• SUPPLIED DATA:
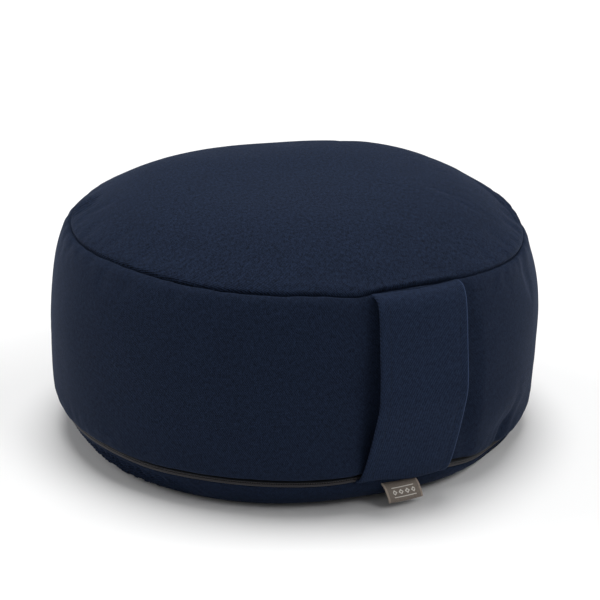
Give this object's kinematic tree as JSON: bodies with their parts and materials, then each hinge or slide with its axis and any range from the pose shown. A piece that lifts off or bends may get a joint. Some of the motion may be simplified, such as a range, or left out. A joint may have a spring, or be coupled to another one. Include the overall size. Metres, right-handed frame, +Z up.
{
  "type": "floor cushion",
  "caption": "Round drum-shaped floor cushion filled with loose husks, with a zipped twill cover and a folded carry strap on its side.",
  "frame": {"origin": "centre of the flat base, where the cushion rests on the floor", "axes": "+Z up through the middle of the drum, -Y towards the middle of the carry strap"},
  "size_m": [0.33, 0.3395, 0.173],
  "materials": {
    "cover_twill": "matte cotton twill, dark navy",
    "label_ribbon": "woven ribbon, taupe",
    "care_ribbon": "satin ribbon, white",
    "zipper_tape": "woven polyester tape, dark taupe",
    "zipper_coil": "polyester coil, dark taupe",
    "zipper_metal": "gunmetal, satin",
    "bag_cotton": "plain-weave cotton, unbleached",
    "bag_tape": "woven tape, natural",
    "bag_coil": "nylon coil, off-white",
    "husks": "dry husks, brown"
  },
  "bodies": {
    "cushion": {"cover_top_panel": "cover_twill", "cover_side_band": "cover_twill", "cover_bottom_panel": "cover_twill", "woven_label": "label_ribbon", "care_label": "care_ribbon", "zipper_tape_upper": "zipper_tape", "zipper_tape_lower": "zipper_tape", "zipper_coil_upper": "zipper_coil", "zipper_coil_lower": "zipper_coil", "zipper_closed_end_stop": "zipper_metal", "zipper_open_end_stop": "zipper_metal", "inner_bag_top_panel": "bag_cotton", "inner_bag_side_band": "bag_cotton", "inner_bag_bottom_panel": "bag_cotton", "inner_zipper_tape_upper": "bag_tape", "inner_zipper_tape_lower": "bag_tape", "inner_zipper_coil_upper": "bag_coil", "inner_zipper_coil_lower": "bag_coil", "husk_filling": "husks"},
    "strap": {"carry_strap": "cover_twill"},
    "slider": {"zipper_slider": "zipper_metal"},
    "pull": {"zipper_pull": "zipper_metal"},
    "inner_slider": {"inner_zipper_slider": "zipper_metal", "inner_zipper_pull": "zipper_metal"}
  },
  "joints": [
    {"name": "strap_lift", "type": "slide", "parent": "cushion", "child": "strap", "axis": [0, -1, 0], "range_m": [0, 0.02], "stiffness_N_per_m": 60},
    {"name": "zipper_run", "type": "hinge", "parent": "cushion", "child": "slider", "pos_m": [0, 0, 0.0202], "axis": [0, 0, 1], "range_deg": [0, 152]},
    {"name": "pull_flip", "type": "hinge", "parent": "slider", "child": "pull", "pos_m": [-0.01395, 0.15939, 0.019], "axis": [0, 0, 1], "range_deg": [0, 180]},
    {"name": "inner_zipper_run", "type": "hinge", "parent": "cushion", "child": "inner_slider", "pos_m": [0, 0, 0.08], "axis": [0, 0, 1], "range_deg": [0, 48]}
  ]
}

• AIM: Copy out every line of the listing that contains the string "bodies".

• RESULT OF THE TASK:
Give this object's kinematic tree as JSON: bodies with their parts and materials, then each hinge or slide with its axis and any range from the pose shown. A piece that lifts off or bends may get a joint. Some of the motion may be simplified, such as a range, or left out. A joint may have a spring, or be coupled to another one. Include the overall size. Metres, right-handed frame, +Z up.
  "bodies": {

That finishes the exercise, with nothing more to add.